Re: Summary #2: Tokenization of Hyphenated Words

Pascale Fung (pascale@cs.columbia.edu)
Tue, 16 Apr 1996 15:32:55 -0400 (EDT)

In Chinese and Japanese, where there is no space delimiter between words,
a tokenization step is necessary as preprocessing for many NLP
applications. We have found that this tokenization step is very dependent
on the actual application. For machine translation of lexical items, it
seems that a "normal form" of tokens of the source and target languages is
most desirable. Things like "O'Grady" , "B.B.C" or even "New York-New Haven
Railway" are almost certainly tokenized as one word in their translations
in Chinese/Japanese. Many technical terms are considered as one word in these
languages as well whereas they are considered as compound words in European
languages. To account for such a difference, we perform 2 preprocessing
steps before trying to translate/align lexical items in the source and
target languages:

(1) Tokenize the texts independently, this would result in "New York-New
Haven Railway" being tokenized as one word in Chinese/Japanese but as
multiple words in English. Depending on the method, "York-New" might
become one word. (We use tokenizers based on statistics,
morphological information and dictionary entries in Chinese/Japanese.)

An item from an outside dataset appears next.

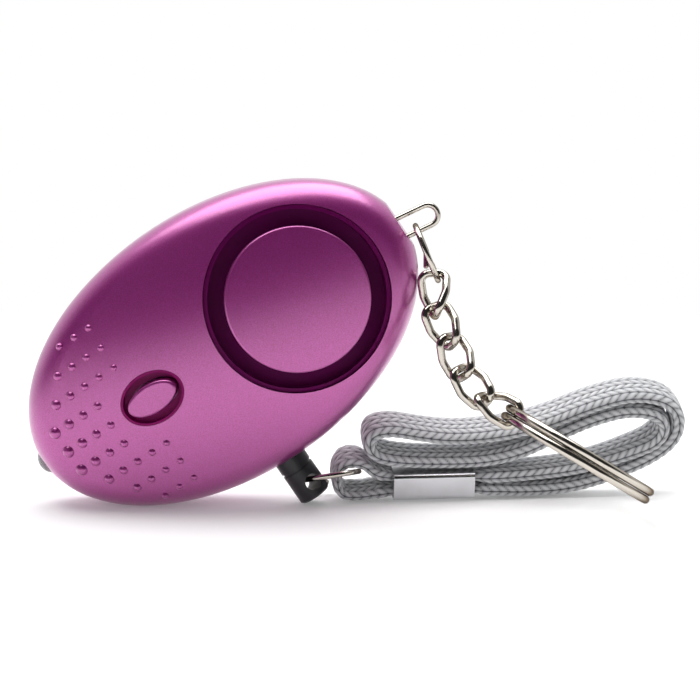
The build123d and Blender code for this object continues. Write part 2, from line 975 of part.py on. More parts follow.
def pin_ring_frame():
    """The frame of the ring through the pin: x away from the hole, y to the back."""
    droop = radians(pin_ring_droop_angle)
    axis = stood_direction(pin_hole_direction())
    outward = stood_direction((0, -1, 0))
    sideways = axis.cross(outward)
    away = sideways * cos(droop) + outward * sin(droop)
    radius = (small_ring_diameter - small_ring_wire) / 2
    centre = stood((pin_offset, pin_hole_level, 0)) + away * (radius - pin_ring_seat)
    return Plane(origin=centre, x_dir=away, z_dir=away.cross(axis * -1))


def strap_frame():
    """The strap's upright plane: x along the table, y up, with x = 0 at the crimp's left end."""
    yaw = radians(strap_yaw_angle)
    along = Vector(cos(yaw), sin(yaw), 0)
    ring = pin_ring_frame().origin
    eye = Vector(ring.X + strap_eye_from_ring[0], ring.Y + strap_eye_from_ring[1], 0)
    return Plane(origin=eye + along * strap_eye_reach, x_dir=along, z_dir=along.cross(Vector(0, 0, 1)))


def strap_radii():
    """The bend radius at each inner point of the strap's route."""
    radii = []
    for before, here, after in zip(strap_route, strap_route[1:], strap_route[2:]):
        first = Vector(here[0] - before[0], here[1] - before[1])
        second = Vector(after[0] - here[0], after[1] - here[1])
        half_turn = radians(first.get_angle(second)) / 2
        radii.append(strap_bend_share * min(first.length, second.length) / tan(half_turn))
    return radii


def strap_band():
    """The strap's side outline: its middle line given the thickness on both sides."""
    middle = FilletPolyline(*strap_route, radius=strap_radii())
    half = strap_thickness / 2
    sides = []
    for side in (-half, half):
        edges = []
        for edge in middle.edges():
            points = []
            for share in (0, 1 / 2, 1):
                tangent = edge % share
                points.append(edge @ share + Vector(-tangent.Y, tangent.X) * side)
            if edge.geom_type == GeomType.LINE:
                edges.append(Line(points[0], points[-1]))
            else:
                edges.append(ThreePointArc(*points))
        sides.append(edges)
    low, high = sides
    ends = [Line(low[-1] @ 1, high[-1] @ 1), Line(low[0] @ 0, high[0] @ 0)]
    return Face(Wire(low + high + ends)), middle.length


def strap_lean():
    """The strap's width direction in its own frame: to the front and a little down."""
    lean = radians(strap_lean_angle)
    return Vector(0, -sin(lean), cos(lean))


def wrist_strap():
    """The flat braid, its middle line swept sideways along the leaning width."""
    band, _ = strap_band()
    half = strap_width / 2
    lean = strap_lean()
    strap = extrude(band, amount=half, dir=lean) + extrude(band, amount=half, dir=lean * -1)
    return strap_frame().location * strap


def lanyard_crimp():
    """The sheet-metal sleeve that pinches both strands of the strap."""
    lean = radians(strap_lean_angle)
    stack = strand_high - strand_low + strap_thickness
    inner_height = stack * cos(lean) + 2 * crimp_gap
    inner_width = strap_width + stack * sin(lean) + 2 * crimp_gap
    outer = Box(crimp_length, inner_height + 2 * crimp_wall, inner_width + 2 * crimp_wall)
    outer = fillet(outer.edges().filter_by(Axis.X), radius=crimp_round)
    inner = Box(crimp_length + overrun, inner_height, inner_width)
    inner = fillet(inner.edges().filter_by(Axis.X), radius=crimp_round - crimp_wall)
    middle = (strand_low + strand_high) / 2
    sleeve = Pos(crimp_length / 2, middle, 0) * Rot(strap_lean_angle, 0, 0) * (outer - inner)
    return strap_frame().location * sleeve


def case_pieces():
    """The pieces drawn in the case frame, by node name."""
    return {
        "front_shell": front_shell(),
        "rear_shell": rear_shell(),
        "siren_grille": siren_grille(),
        "siren_disc": siren_disc(),
        "sounder_chamber": sounder_chamber(),
        "piezo_disc": piezo_disc(),
        "button_bezel": button_bezel(),
        "light_button": light_button(),
        "tact_switch": tact_switch(),
        "switch_plunger": switch_plunger(),
        "lamp": lamp(),
        "lamp_leads": lamp_leads(),
        "circuit_board": circuit_board(),
        "boost_coil": boost_coil(),
        "driver_chip": driver_chip(),
        "button_cells": button_cells(),
        "battery_tray": battery_tray(),
        "contact_strips": contact_strips(),
        "case_screws": case_screws(),
        "pin_socket": pin_socket(),
        "contact_leaves": contact_leaves(),
        "pull_pin": pull_pin(),
        "key_bail": bail_wire_solid(bail_wire / 2),
    }


def placed(location, shape):
    """A shape moved there, with each solid of a group moved by itself."""
    solids = shape.solids()
    if len(solids) == 1:
        return location * shape
    return Compound(children=[location * solid for solid in solids])


def all_pieces():
    """Every piece, standing on the table, by node name."""
    pieces = {}
    for name, shape in case_pieces().items():
        pieces[name] = placed(case_frame().location, shape)
    small_ring = split_ring(small_ring_diameter, small_ring_wire)
    pieces["bail_ring"] = bail_ring_frame().location * small_ring
    pieces["pin_ring"] = pin_ring_frame().location * small_ring
    for number, link in enumerate(chain_links(), 1):
        pieces[f"chain_link_{number}"] = link
    pieces["key_ring"] = key_ring_frame().location * split_ring(key_ring_diameter, key_ring_wire)
    pieces["wrist_strap"] = wrist_strap()
    pieces["lanyard_crimp"] = lanyard_crimp()
    return pieces


def origin_shift(pieces):
    """Moves the origin under the middle of everything but the soft lanyard."""
    low = Vector(case_length, case_length, case_length)
    high = low * -1
    for name, shape in pieces.items():
        if name in ("wrist_strap", "lanyard_crimp"):
            continue
        box = shape.bounding_box()
        low = Vector(min(low.X, box.min.X), min(low.Y, box.min.Y), min(low.Z, box.min.Z))
        high = Vector(max(high.X, box.max.X), max(high.Y, box.max.Y), max(high.Z, box.max.Z))
    return Vector(-(low.X + high.X) / 2, -(low.Y + high.Y) / 2, -low.Z)


os.makedirs("parts", exist_ok=True)
pieces = all_pieces()
shift = origin_shift(pieces)
for name, shape in pieces.items():
    export_step(placed(Pos(*shift), shape), f"parts/{name}.step")
print("strap length", round(strap_band()[1], 1))
print("strap bend radii", [round(radius, 2) for radius in strap_radii()])
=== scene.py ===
"""Studio scene of the personal safety alarm, standing on its edge with its chain and wrist strap.

Lengths are in metres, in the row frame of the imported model.
"""

from math import copysign, cos, pi, radians, sin

import bpy
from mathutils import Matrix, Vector

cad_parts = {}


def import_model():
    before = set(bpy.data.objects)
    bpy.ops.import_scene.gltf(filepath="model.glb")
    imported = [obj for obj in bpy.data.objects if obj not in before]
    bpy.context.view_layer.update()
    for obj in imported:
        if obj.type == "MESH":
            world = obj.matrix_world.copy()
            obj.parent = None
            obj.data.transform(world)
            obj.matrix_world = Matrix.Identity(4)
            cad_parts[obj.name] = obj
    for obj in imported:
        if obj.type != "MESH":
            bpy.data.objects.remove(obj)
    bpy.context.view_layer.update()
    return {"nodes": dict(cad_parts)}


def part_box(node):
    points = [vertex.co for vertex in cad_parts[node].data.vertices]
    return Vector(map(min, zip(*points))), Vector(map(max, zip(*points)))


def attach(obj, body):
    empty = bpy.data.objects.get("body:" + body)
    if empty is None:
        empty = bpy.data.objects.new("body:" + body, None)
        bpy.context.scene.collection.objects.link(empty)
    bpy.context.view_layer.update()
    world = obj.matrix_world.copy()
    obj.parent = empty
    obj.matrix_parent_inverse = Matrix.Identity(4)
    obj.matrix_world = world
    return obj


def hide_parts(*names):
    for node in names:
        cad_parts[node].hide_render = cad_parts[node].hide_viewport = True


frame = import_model()
nodes = frame["nodes"]
MM = 0.001

# The case's pose, and the lip that reaches from the rear shell past the parting plane
CASE_TILT = 34.0
CASE_CENTRE_HEIGHT = 24.975 * MM
LIP_HEIGHT = 1.0 * MM

# Grip domes on the narrow half of the front, in the rows that the shell has
DOME_ROW_PITCH = 3.43 * MM
DOME_COLUMN_PITCH = 2.70 * MM
DOME_FIRST_COLUMN = -27.65 * MM
DOME_DIAMETERS = (1.90 * MM, 1.62 * MM, 1.42 * MM, 1.28 * MM, 1.16 * MM, 1.08 * MM)
DOME_ROWS = ((3, 5), (2, 5), (1, 5), (0, 3), (0, 3), (0, 3), (1, 5), (2, 5), (3, 5))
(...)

(2) Group compound terms together into single tokens by using technical
term extractors. Terms incorrectly "broken up" in step (1) would be regropued
together. e.g. "New York-New Haven Railway" would then become one
"term" in both languages. (Our term extractors are based on morphological,
syntactic and statistical information in Japanese,Chinese and English).

We have not found it necessary to fully parse the sentences. Of course,
both tokenizors and the technical term extrators are not perfect. And we do
not deal with compound words other than technical terms (because common
collocations in English other than technical terms can sometimes correspond
to unconnected Chinese/Japanese words, also because common collocations are
less difficult to translate than technical terms). But this seems to be
working quite well as preprocessing for our bilingual technical term
lexicon compilation tasks.

I am interested to see if others are doing the same thing while dealing
with Asian/Indo-European bilingual processing, or if there is any suggestion
for better methods.

pascale